[Exercise brief]: Your task is to output the data exactly as it stands.

[Source material]:
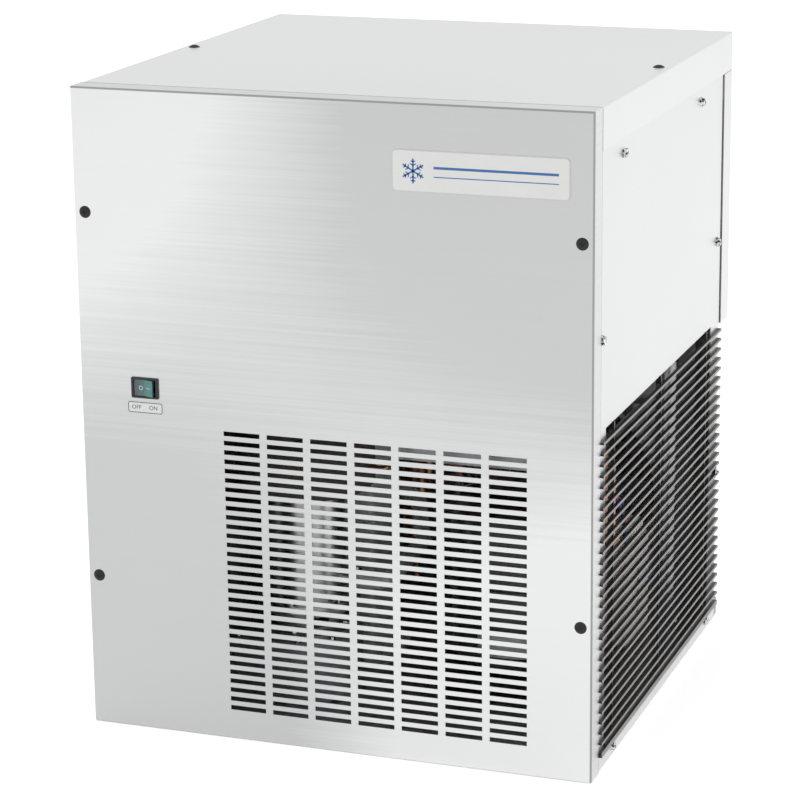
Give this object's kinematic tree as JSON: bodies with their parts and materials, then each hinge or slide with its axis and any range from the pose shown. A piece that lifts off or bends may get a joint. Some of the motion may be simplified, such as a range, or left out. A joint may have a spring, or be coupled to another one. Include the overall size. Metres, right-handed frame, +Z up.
{
  "type": "granular ice machine",
  "caption": "Air-cooled granular ice machine head: stainless cabinet with a slotted front, side louvre, auger ice maker and a chute through its base.",
  "frame": {"origin": "middle of the underside", "axes": "+Z is up, the front faces -Y, +X is to the right seen from the front"},
  "size_m": [0.566, 0.5734, 0.6976],
  "materials": {
    "stainless_panel": "satin",
    "galvanised_sheet": "dull",
    "black_louvre": "moulded",
    "black_screw": "satin",
    "zinc_screw": "plated",
    "badge": "smooth",
    "label": "smooth",
    "switch_black": "moulded",
    "switch_green": "tinted",
    "cast_gearbox": "cast",
    "gear_steel": "machined",
    "motor_paint": "satin",
    "stainless_turned": "turned",
    "seal_rubber": "moulded",
    "copper": "drawn tube",
    "foam": "foamed",
    "head_cast": "cast",
    "ice_plastic": "moulded",
    "compressor_black": "gloss",
    "terminal_grey": "moulded",
    "condenser_aluminium": "bare",
    "fan_grey": "bare",
    "valve_brass": "machined",
    "fitting_black": "moulded",
    "reset_red": "moulded",
    "hose": "smooth",
    "contactor_plastic": "moulded",
    "wire_jacket": "smooth"
  },
  "bodies": {
    "cabinet": {"front_panel": "stainless_panel", "top_cover": "stainless_panel", "side_panel_left": "stainless_panel", "side_panel_right": "stainless_panel", "rear_cover": "stainless_panel", "base_pan": "galvanised_sheet", "front_posts": "galvanised_sheet", "rear_posts": "galvanised_sheet", "top_frame": "galvanised_sheet", "rear_panel": "galvanised_sheet", "fan_shroud": "galvanised_sheet", "control_box": "galvanised_sheet", "box_cover": "galvanised_sheet", "side_louvre": "black_louvre", "black_screws": "black_screw", "hex_screws": "zinc_screw", "badge_plate": "badge", "switch_label": "label", "switch_body": "switch_black", "gearbox_housing": "cast_gearbox", "gearbox_lid": "cast_gearbox", "drive_adapter": "cast_gearbox", "shaft_bearings": "gear_steel", "drive_motor": "motor_paint", "fan_motor": "motor_paint", "barrel": "stainless_turned", "shaft_seal": "seal_rubber", "compressor_mounts": "seal_rubber", "evaporator_jacket": "copper", "discharge_line": "copper", "liquid_line": "copper", "suction_line": "copper", "filter_drier": "copper", "barrel_insulation": "foam", "ice_head": "head_cast", "ice_spout": "ice_plastic", "ice_chute": "ice_plastic", "float_tank": "ice_plastic", "tank_lid": "ice_plastic", "compressor": "compressor_black", "terminal_cover": "terminal_grey", "condenser": "condenser_aluminium", "expansion_valve": "valve_brass", "water_inlet": "valve_brass", "pressure_switch": "fitting_black", "drain_spigot": "fitting_black", "cable_gland": "fitting_black", "supply_hose": "hose", "feed_hose": "hose", "drain_hose": "hose", "contactor": "contactor_plastic", "wires": "wire_jacket"},
    "rocker": {"switch_rocker": "switch_green"},
    "fan": {"fan_blade": "fan_grey"},
    "auger_drive": {"output_gear": "gear_steel", "auger": "stainless_turned"},
    "middle": {"middle_gear": "gear_steel"},
    "rotor": {"motor_rotor": "gear_steel"},
    "float": {"float_lever": "ice_plastic"},
    "reset": {"reset_button": "reset_red"}
  },
  "joints": [
    {"name": "switch_rocks", "type": "hinge", "parent": "cabinet", "child": "rocker", "pos_m": [-0.2063, -0.2789, 0.3804], "axis": [0, 0, 1], "range_deg": [0, 18]},
    {"name": "fan_spin", "type": "hinge", "parent": "cabinet", "child": "fan", "pos_m": [0.11, 0.1477, 0.174], "axis": [0, 1, 0], "continuous": true},
    {"name": "auger_spin", "type": "hinge", "parent": "cabinet", "child": "auger_drive", "pos_m": [-0.095, -0.1143, 0.3], "axis": [0, 0, 1], "continuous": true},
    {"name": "middle_gear_spin", "type": "hinge", "parent": "cabinet", "child": "middle", "pos_m": [-0.15715, -0.1143, 0.04], "axis": [0, 0, 1], "continuous": true},
    {"name": "motor_spin", "type": "hinge", "parent": "cabinet", "child": "rotor", "pos_m": [-0.2158, -0.1143, 0.1], "axis": [0, 0, 1], "continuous": true},
    {"name": "float_swing", "type": "hinge", "parent": "cabinet", "child": "float", "pos_m": [-0.208, 0.1377, 0.414], "axis": [1, 0, 0], "range_deg": [0, 12]},
    {"name": "reset_press", "type": "slide", "parent": "cabinet", "child": "reset", "axis": [0, -1, 0], "range_m": [0, 0.002], "stiffness_N_per_m": 400, "springref_m": -0.001}
  ],
  "couplings": [
    {"joint": "middle_gear_spin", "follows": "auger_spin", "ratio": -4.1667},
    {"joint": "motor_spin", "follows": "auger_spin", "ratio": 22.917}
  ]
}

[Exercise solution]:
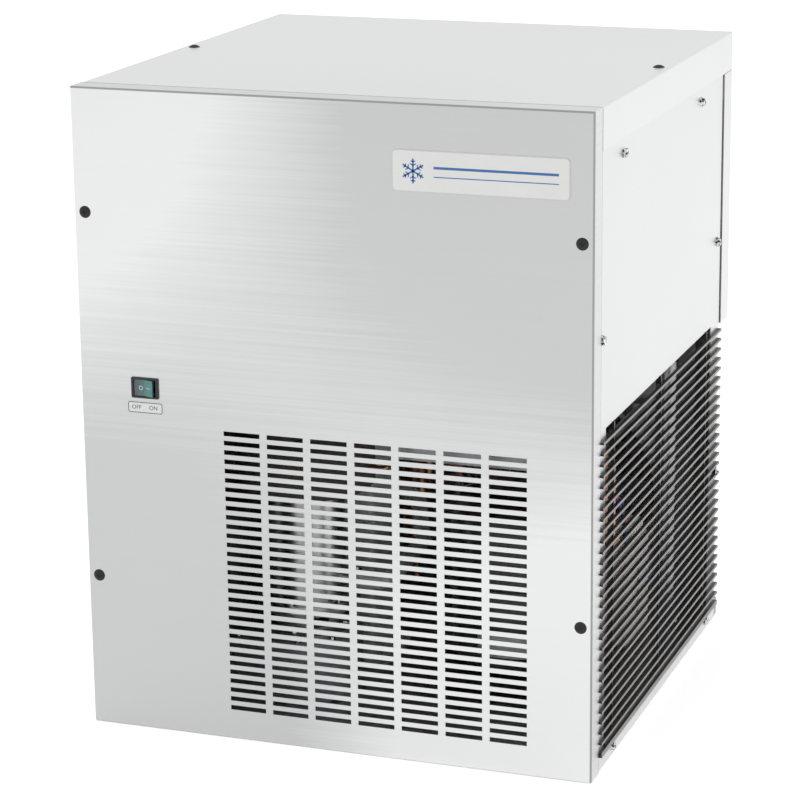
Give this object's kinematic tree as JSON: bodies with their parts and materials, then each hinge or slide with its axis and any range from the pose shown. A piece that lifts off or bends may get a joint. Some of the motion may be simplified, such as a range, or left out. A joint may have a spring, or be coupled to another one. Include the overall size. Metres, right-handed frame, +Z up.
{
  "type": "granular ice machine",
  "caption": "Air-cooled granular ice machine head: stainless cabinet with a slotted front, side louvre, auger ice maker and a chute through its base.",
  "frame": {"origin": "middle of the underside", "axes": "+Z is up, the front faces -Y, +X is to the right seen from the front"},
  "size_m": [0.566, 0.5734, 0.6976],
  "materials": {
    "stainless_panel": "satin",
    "galvanised_sheet": "dull",
    "black_louvre": "moulded",
    "black_screw": "satin",
    "zinc_screw": "plated",
    "badge": "smooth",
    "label": "smooth",
    "switch_black": "moulded",
    "switch_green": "tinted",
    "cast_gearbox": "cast",
    "gear_steel": "machined",
    "motor_paint": "satin",
    "stainless_turned": "turned",
    "seal_rubber": "moulded",
    "copper": "drawn tube",
    "foam": "foamed",
    "head_cast": "cast",
    "ice_plastic": "moulded",
    "compressor_black": "gloss",
    "terminal_grey": "moulded",
    "condenser_aluminium": "bare",
    "fan_grey": "bare",
    "valve_brass": "machined",
    "fitting_black": "moulded",
    "reset_red": "moulded",
    "hose": "smooth",
    "contactor_plastic": "moulded",
    "wire_jacket": "smooth"
  },
  "bodies": {
    "cabinet": {"front_panel": "stainless_panel", "top_cover": "stainless_panel", "side_panel_left": "stainless_panel", "side_panel_right": "stainless_panel", "rear_cover": "stainless_panel", "base_pan": "galvanised_sheet", "front_posts": "galvanised_sheet", "rear_posts": "galvanised_sheet", "top_frame": "galvanised_sheet", "rear_panel": "galvanised_sheet", "fan_shroud": "galvanised_sheet", "control_box": "galvanised_sheet", "box_cover": "galvanised_sheet", "side_louvre": "black_louvre", "black_screws": "black_screw", "hex_screws": "zinc_screw", "badge_plate": "badge", "switch_label": "label", "switch_body": "switch_black", "gearbox_housing": "cast_gearbox", "gearbox_lid": "cast_gearbox", "drive_adapter": "cast_gearbox", "shaft_bearings": "gear_steel", "drive_motor": "motor_paint", "fan_motor": "motor_paint", "barrel": "stainless_turned", "shaft_seal": "seal_rubber", "compressor_mounts": "seal_rubber", "evaporator_jacket": "copper", "discharge_line": "copper", "liquid_line": "copper", "suction_line": "copper", "filter_drier": "copper", "barrel_insulation": "foam", "ice_head": "head_cast", "ice_spout": "ice_plastic", "ice_chute": "ice_plastic", "float_tank": "ice_plastic", "tank_lid": "ice_plastic", "compressor": "compressor_black", "terminal_cover": "terminal_grey", "condenser": "condenser_aluminium", "expansion_valve": "valve_brass", "water_inlet": "valve_brass", "pressure_switch": "fitting_black", "drain_spigot": "fitting_black", "cable_gland": "fitting_black", "supply_hose": "hose", "feed_hose": "hose", "drain_hose": "hose", "contactor": "contactor_plastic", "wires": "wire_jacket"},
    "rocker": {"switch_rocker": "switch_green"},
    "fan": {"fan_blade": "fan_grey"},
    "auger_drive": {"output_gear": "gear_steel", "auger": "stainless_turned"},
    "middle": {"middle_gear": "gear_steel"},
    "rotor": {"motor_rotor": "gear_steel"},
    "float": {"float_lever": "ice_plastic"},
    "reset": {"reset_button": "reset_red"}
  },
  "joints": [
    {"name": "switch_rocks", "type": "hinge", "parent": "cabinet", "child": "rocker", "pos_m": [-0.2063, -0.2789, 0.3804], "axis": [0, 0, 1], "range_deg": [0, 18]},
    {"name": "fan_spin", "type": "hinge", "parent": "cabinet", "child": "fan", "pos_m": [0.11, 0.1477, 0.174], "axis": [0, 1, 0], "continuous": true},
    {"name": "auger_spin", "type": "hinge", "parent": "cabinet", "child": "auger_drive", "pos_m": [-0.095, -0.1143, 0.3], "axis": [0, 0, 1], "continuous": true},
    {"name": "middle_gear_spin", "type": "hinge", "parent": "cabinet", "child": "middle", "pos_m": [-0.15715, -0.1143, 0.04], "axis": [0, 0, 1], "continuous": true},
    {"name": "motor_spin", "type": "hinge", "parent": "cabinet", "child": "rotor", "pos_m": [-0.2158, -0.1143, 0.1], "axis": [0, 0, 1], "continuous": true},
    {"name": "float_swing", "type": "hinge", "parent": "cabinet", "child": "float", "pos_m": [-0.208, 0.1377, 0.414], "axis": [1, 0, 0], "range_deg": [0, 12]},
    {"name": "reset_press", "type": "slide", "parent": "cabinet", "child": "reset", "axis": [0, -1, 0], "range_m": [0, 0.002], "stiffness_N_per_m": 400, "springref_m": -0.001}
  ],
  "couplings": [
    {"joint": "middle_gear_spin", "follows": "auger_spin", "ratio": -4.1667},
    {"joint": "motor_spin", "follows": "auger_spin", "ratio": 22.917}
  ]
}